Al Estado del Bienestar le cupo el privilegio de asumir muchos de los problemas que hasta entonces habían pertenecido al área personal de los ciudadanos. El Estado se convirtió en tutor de la salud, la educación, la seguridad, la supervivencia económica del trabajador una vez concluida su vida laboral…; figuraban las anteriores entre otras cuantas encomiendas asumidas con alegría en la búsqueda de la mayor felicidad posible del ciudadano medio, otrora sin más protección que la que obtenía con el fruto de su trabajo. Los historiadores económicos discuten si fueron los socialdemócratas europeos de posguerra quienes lanzaron la fórmula o tuvo su antecedente en el “New Deal” del presidente Roosevelt.
Siguiendo el hilo del discurso, me llamó mucho la atención la declaración de una señora sevillana que, ante la visita de los Reyes, solicitaba trabajo para sus criaturas. ¿En quién recae esa obligación? ¿Tiene que ser el Estado o los políticos o los propios empresarios quienes busquen a los trabajadores o les cabe a ellos también la responsabilidad de abrirse hueco en el mundo sin esperar que el maná caiga del cielo? La Constitución española es una de las mejores carta magna del mundo, pero algunos artículos, como el 47, asegurando el derecho de todos a una vivienda digna y adecuada peca de buenismo, rozando la declaración de su antecedente, la de Cádiz, que proclamaba en su artículo 6 la obligación de todos los españoles de ser justos y benéficos.
La lógica impresa en esos precedentes puede terminar transfiriendo inexorablemente a la empresa algunos costes y responsabilidades que hasta ahora no contaban entre sus presupuestos. No será desde esta tribuna desde la que se discuta que el Estado Social tiene que salir reforzado de la crisis del coronavirus, pero hay que delimitar los campos no se vaya a gripar el motor de donde emerge la fuerza motriz de la economía, que no es otro que la empresa. No es momento de una política fiscal agresiva, pero tampoco de regulaciones que den rigidez al mercado laboral o supongan cargas y costes que no tengan una derivación directa en la productividad.

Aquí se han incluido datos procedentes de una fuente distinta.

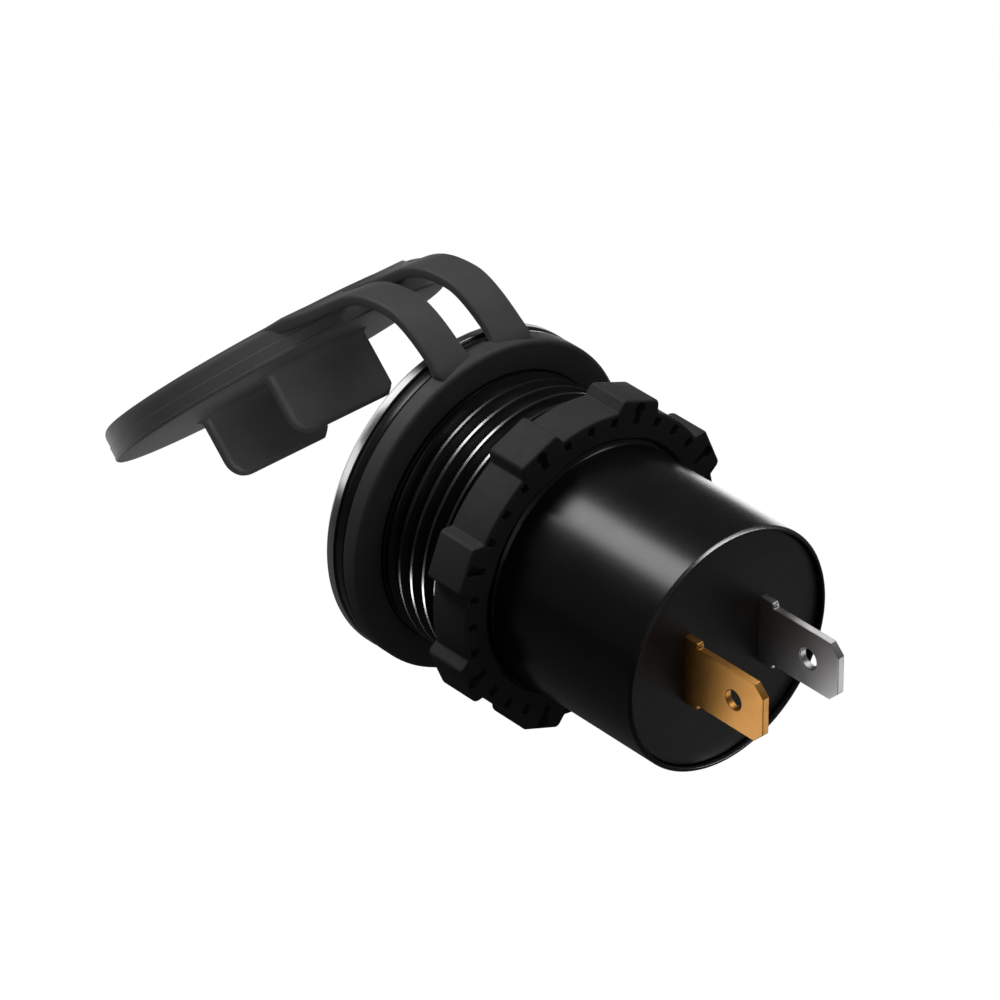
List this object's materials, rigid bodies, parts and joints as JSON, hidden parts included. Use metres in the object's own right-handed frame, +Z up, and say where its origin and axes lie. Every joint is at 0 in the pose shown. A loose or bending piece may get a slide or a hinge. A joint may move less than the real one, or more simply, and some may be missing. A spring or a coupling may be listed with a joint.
{
  "type": "dual usb car socket",
  "caption": "Round panel-mount charging socket with a flanged threaded barrel, lobed ring nut, blade terminals and a strapped rubber dust cover over its ports.",
  "frame": {"origin": "on the axis of the barrel, at the sealing face of the rubber ring that meets the front of the panel", "axes": "+Y along the barrel towards the terminals, the face looks towards -Y; +Z up, towards the straps of the dust cover; +X towards the positive terminal"},
  "size_m": [0.036, 0.0876, 0.0381],
  "materials": {
    "black_gloss": "polished moulded nylon",
    "polished_metal": "polished",
    "black_face": "fine texture",
    "steel_sheet": "nickel plated",
    "white_insulator": "satin",
    "gold_contact": "gold plated",
    "clear_plastic": "clear",
    "circuit_board": "solder mask",
    "black_component": "moulded",
    "ferrite": "sintered",
    "can_aluminium": "satin",
    "ceramic": "fired",
    "black_cap": "matte moulded",
    "brass_tab": "brushed brass",
    "tinned_tab": "tinned",
    "black_nut": "fine matte nylon",
    "black_rubber": "matte rubber"
  },
  "bodies": {
    "socket": {"housing": "black_gloss", "face_bezel": "polished_metal", "front_insert": "black_face", "upper_port_shell": "steel_sheet", "lower_port_shell": "steel_sheet", "upper_port_tongue": "white_insulator", "lower_port_tongue": "white_insulator", "upper_port_contacts": "gold_contact", "lower_port_contacts": "gold_contact", "light_pipe": "clear_plastic", "indicator_led": "clear_plastic", "port_board": "circuit_board", "power_board": "circuit_board", "board_link": "black_component", "inductor": "ferrite", "input_capacitor": "can_aluminium", "output_capacitor": "can_aluminium", "converter_chip": "black_component", "fuse": "ceramic", "end_cap": "black_cap", "positive_terminal": "brass_tab", "negative_terminal": "tinned_tab", "gasket_ring": "black_rubber"},
    "nut": {"mounting_nut": "black_nut"},
    "straps": {"cover_straps": "black_rubber"},
    "cover": {"dust_cover": "black_rubber"}
  },
  "joints": [
    {"name": "nut_turn", "type": "hinge", "parent": "socket", "child": "nut", "pos_m": [0, 0.0114, 0], "axis": [0, 1, 0], "continuous": true},
    {"name": "cover_lift", "type": "hinge", "parent": "socket", "child": "straps", "pos_m": [0, -0.001, 0.0172], "axis": [-1, 0, 0], "range_deg": [0, 95], "stiffness_Nm_per_rad": 0.02, "deforming": ["cover_straps"]},
    {"name": "cover_close", "type": "hinge", "parent": "straps", "child": "cover", "pos_m": [0, -0.01809, 0.03208], "axis": [-1, 0, 0], "range_deg": [-45.1, 10], "stiffness_Nm_per_rad": 0.02, "deforming": ["cover_straps"]}
  ]
}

España tiene unos índices ridículos en la utilización del teletrabajo. Pero no es cuestión ahora de romper inercias mediante una simple norma. Hay que ponderar la atribución de costes y la delimitación de la prevención de riesgos laborales. Como dice un prestigioso autor, “emplear de forma eficiente el teletrabajo puede hacer de la oficina un mejor lugar para trabajar”. No se puede obviar a la empresa como centro básico ni el estímulo de la colaboración que supone las relaciones personales presenciales. Ellos han sido el cimiento de la cultura laboral y social de Europa, no lo olvidemos.